[DATA PROVIDED]:
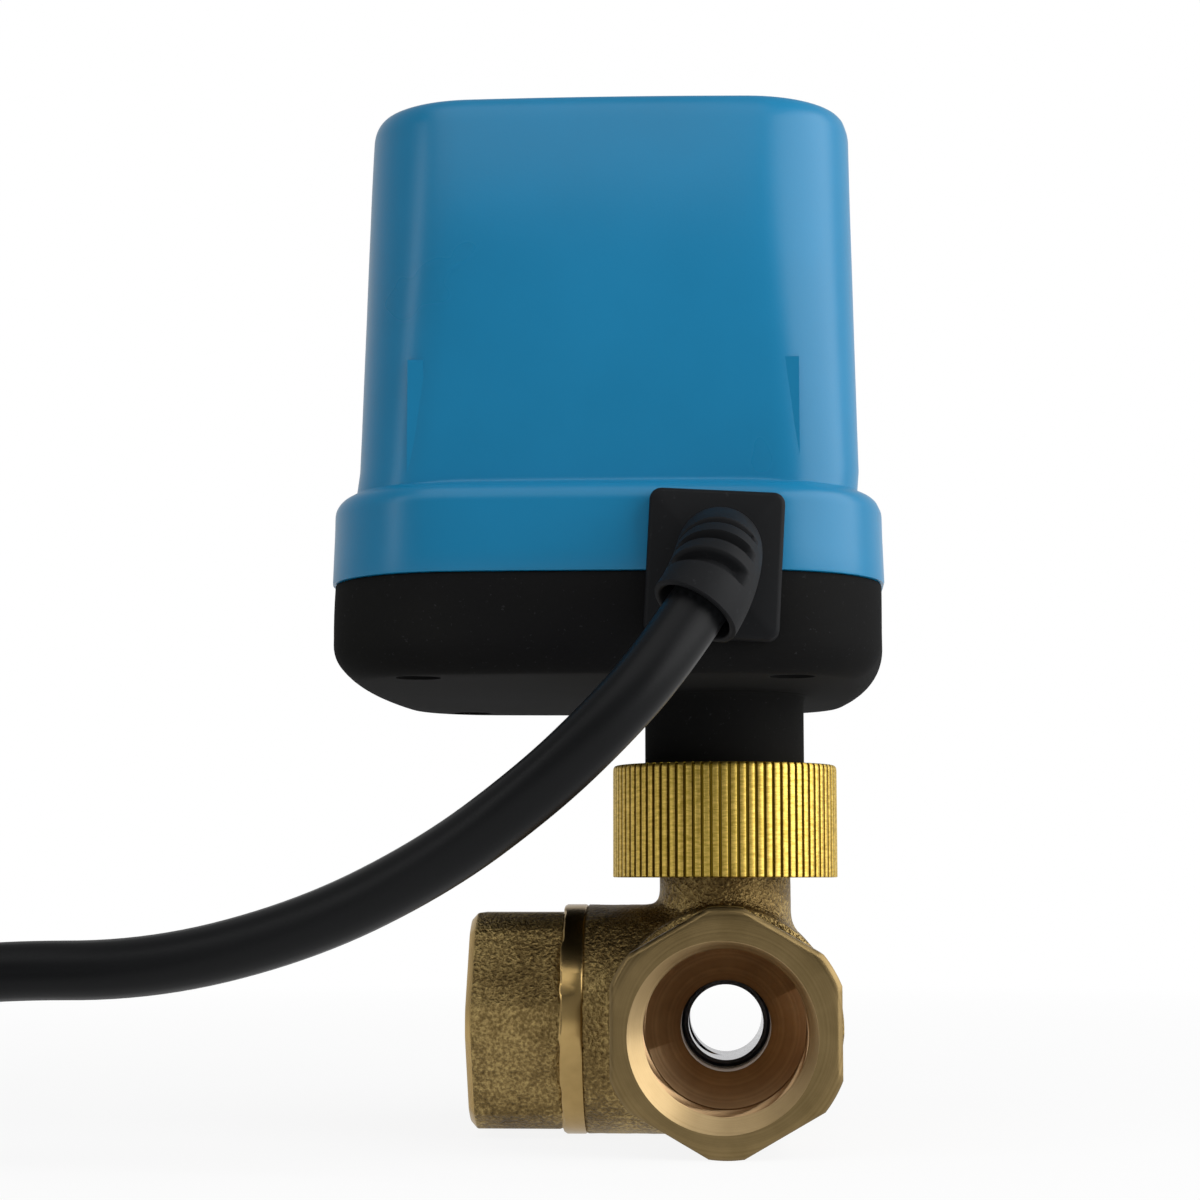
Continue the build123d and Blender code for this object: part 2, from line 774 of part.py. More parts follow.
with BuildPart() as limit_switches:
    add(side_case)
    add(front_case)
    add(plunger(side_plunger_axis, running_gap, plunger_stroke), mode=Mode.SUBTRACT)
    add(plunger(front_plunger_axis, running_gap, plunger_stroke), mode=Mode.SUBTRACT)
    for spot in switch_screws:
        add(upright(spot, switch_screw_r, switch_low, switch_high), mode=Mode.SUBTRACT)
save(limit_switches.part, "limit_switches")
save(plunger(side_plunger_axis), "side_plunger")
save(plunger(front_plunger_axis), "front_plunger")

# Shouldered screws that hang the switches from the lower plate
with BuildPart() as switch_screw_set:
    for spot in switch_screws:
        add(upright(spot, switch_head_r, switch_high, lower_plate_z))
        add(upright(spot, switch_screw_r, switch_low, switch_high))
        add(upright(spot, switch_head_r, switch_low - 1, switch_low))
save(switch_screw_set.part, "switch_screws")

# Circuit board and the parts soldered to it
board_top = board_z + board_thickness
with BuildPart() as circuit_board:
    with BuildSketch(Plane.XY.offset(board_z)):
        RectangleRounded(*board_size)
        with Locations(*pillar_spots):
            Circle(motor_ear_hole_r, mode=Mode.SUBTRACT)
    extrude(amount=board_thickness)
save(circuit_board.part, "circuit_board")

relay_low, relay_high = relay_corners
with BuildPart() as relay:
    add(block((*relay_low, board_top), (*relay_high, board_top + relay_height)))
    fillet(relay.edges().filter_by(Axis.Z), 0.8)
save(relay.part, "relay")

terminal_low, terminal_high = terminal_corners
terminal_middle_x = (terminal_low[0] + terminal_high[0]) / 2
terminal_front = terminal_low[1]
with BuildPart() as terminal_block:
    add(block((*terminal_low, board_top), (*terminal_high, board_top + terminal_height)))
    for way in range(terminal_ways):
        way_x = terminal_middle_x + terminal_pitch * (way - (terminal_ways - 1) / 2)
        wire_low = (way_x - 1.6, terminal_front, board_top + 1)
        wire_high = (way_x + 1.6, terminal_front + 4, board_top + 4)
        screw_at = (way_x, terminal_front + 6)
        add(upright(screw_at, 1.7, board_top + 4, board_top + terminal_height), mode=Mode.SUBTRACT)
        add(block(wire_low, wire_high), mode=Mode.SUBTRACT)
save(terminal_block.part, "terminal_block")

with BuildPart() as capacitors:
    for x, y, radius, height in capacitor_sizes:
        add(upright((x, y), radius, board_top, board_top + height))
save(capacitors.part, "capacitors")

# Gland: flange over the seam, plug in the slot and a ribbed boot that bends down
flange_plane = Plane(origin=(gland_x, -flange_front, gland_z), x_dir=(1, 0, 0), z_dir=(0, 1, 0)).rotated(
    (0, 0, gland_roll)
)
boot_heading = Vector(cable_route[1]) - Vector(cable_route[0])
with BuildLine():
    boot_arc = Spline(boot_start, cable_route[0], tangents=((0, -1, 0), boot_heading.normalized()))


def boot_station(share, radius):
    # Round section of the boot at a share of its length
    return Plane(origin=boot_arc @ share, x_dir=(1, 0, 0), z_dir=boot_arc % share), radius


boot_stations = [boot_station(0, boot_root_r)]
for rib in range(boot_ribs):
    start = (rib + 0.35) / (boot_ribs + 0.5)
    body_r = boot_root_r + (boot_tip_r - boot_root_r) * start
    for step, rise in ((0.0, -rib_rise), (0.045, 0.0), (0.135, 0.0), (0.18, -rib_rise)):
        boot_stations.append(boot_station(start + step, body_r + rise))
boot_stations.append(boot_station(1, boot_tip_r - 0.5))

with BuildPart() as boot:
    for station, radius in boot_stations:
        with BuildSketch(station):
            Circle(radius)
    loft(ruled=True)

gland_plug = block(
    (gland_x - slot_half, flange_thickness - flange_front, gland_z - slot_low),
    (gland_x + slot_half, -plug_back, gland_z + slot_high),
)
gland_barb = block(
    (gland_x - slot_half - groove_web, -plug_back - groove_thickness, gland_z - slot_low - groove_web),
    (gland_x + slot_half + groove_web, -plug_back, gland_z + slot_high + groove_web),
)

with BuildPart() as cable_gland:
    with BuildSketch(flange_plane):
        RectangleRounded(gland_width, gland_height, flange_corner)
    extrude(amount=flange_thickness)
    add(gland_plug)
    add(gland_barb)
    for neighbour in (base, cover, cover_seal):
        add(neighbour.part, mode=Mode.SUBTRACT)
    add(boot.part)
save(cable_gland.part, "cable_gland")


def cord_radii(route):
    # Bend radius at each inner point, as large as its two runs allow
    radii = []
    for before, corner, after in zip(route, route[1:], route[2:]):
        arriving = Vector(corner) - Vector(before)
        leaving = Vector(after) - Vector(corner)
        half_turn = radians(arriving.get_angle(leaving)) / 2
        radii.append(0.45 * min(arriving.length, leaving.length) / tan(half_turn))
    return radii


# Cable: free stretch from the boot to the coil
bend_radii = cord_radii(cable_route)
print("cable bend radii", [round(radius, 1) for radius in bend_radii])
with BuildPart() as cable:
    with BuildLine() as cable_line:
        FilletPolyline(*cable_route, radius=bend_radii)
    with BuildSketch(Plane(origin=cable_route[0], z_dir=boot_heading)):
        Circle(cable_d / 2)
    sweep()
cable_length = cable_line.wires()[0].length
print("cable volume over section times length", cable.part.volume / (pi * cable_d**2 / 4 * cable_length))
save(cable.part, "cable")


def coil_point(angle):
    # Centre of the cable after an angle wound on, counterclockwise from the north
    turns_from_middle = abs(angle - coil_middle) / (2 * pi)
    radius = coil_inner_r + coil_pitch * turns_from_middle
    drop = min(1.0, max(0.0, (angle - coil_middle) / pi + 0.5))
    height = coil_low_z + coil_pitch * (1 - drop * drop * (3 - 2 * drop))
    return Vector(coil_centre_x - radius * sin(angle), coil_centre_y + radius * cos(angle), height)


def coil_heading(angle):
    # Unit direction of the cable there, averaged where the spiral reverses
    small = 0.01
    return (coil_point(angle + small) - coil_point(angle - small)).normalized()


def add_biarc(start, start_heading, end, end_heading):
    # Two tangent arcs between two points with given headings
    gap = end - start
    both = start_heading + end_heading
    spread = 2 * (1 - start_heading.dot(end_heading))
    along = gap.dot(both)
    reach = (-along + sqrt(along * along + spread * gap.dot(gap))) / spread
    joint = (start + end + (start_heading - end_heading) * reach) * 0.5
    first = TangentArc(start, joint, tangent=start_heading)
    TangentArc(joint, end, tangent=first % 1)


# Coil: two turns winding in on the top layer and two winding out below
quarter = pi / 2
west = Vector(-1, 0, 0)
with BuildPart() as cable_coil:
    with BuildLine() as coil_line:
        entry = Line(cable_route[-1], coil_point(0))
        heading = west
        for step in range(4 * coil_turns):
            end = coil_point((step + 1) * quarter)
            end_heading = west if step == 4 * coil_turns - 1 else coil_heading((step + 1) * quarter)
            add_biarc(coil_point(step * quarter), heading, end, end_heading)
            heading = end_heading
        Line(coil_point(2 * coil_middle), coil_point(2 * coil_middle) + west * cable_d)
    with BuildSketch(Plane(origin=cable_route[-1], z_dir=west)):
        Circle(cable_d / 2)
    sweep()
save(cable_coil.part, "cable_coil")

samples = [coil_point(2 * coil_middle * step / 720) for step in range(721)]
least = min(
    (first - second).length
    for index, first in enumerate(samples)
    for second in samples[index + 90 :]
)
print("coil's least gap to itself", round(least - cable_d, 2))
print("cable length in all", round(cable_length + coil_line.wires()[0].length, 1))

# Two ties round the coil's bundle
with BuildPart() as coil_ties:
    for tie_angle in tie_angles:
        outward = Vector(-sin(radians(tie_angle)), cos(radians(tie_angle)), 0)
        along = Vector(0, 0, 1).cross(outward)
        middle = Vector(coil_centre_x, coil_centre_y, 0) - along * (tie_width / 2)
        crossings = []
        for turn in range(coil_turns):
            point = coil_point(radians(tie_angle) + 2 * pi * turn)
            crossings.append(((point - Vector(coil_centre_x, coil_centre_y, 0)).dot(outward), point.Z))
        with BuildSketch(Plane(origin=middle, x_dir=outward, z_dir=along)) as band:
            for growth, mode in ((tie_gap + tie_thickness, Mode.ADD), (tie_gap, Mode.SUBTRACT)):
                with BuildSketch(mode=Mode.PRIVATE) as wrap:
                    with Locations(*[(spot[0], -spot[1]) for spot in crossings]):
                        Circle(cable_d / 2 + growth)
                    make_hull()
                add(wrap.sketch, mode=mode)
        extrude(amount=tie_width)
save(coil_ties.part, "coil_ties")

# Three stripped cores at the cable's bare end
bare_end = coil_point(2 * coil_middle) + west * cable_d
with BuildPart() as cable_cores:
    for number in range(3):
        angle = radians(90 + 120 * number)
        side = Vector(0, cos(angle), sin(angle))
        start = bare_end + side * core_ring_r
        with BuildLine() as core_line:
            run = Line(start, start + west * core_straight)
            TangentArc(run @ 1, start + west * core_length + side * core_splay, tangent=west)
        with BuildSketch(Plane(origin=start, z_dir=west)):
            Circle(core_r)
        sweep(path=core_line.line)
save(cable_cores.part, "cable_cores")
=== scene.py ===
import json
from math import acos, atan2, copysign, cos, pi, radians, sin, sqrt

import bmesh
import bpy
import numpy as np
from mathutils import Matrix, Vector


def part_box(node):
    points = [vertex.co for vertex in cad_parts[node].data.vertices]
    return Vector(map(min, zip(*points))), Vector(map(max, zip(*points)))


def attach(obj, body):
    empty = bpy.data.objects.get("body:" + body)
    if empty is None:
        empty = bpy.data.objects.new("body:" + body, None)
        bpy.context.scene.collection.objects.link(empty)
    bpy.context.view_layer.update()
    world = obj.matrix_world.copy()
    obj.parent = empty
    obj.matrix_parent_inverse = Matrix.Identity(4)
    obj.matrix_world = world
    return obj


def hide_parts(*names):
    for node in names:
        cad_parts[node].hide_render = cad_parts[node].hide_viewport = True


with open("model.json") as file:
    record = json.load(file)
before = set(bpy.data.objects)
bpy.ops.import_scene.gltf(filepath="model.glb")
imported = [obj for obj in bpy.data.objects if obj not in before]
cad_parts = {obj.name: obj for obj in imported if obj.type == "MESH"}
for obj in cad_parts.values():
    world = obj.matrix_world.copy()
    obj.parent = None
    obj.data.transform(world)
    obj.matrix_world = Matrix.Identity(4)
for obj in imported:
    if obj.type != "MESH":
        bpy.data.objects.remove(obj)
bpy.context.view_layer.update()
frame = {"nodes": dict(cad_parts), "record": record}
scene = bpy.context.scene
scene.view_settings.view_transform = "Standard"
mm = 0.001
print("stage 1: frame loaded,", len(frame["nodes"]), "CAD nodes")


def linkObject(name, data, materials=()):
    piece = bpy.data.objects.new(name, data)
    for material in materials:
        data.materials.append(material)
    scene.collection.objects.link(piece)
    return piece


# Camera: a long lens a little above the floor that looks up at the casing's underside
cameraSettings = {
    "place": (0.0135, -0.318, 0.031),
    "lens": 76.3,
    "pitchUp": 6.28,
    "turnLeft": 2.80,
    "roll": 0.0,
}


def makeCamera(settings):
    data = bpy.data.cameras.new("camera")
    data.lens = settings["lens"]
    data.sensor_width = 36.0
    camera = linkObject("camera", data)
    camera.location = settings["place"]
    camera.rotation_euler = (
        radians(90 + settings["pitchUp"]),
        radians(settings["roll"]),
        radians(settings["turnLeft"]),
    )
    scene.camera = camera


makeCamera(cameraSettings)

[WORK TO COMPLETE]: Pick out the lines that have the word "before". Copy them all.

[TASK SOLUTION]:
    for before, corner, after in zip(route, route[1:], route[2:]):
        arriving = Vector(corner) - Vector(before)
before = set(bpy.data.objects)
imported = [obj for obj in bpy.data.objects if obj not in before]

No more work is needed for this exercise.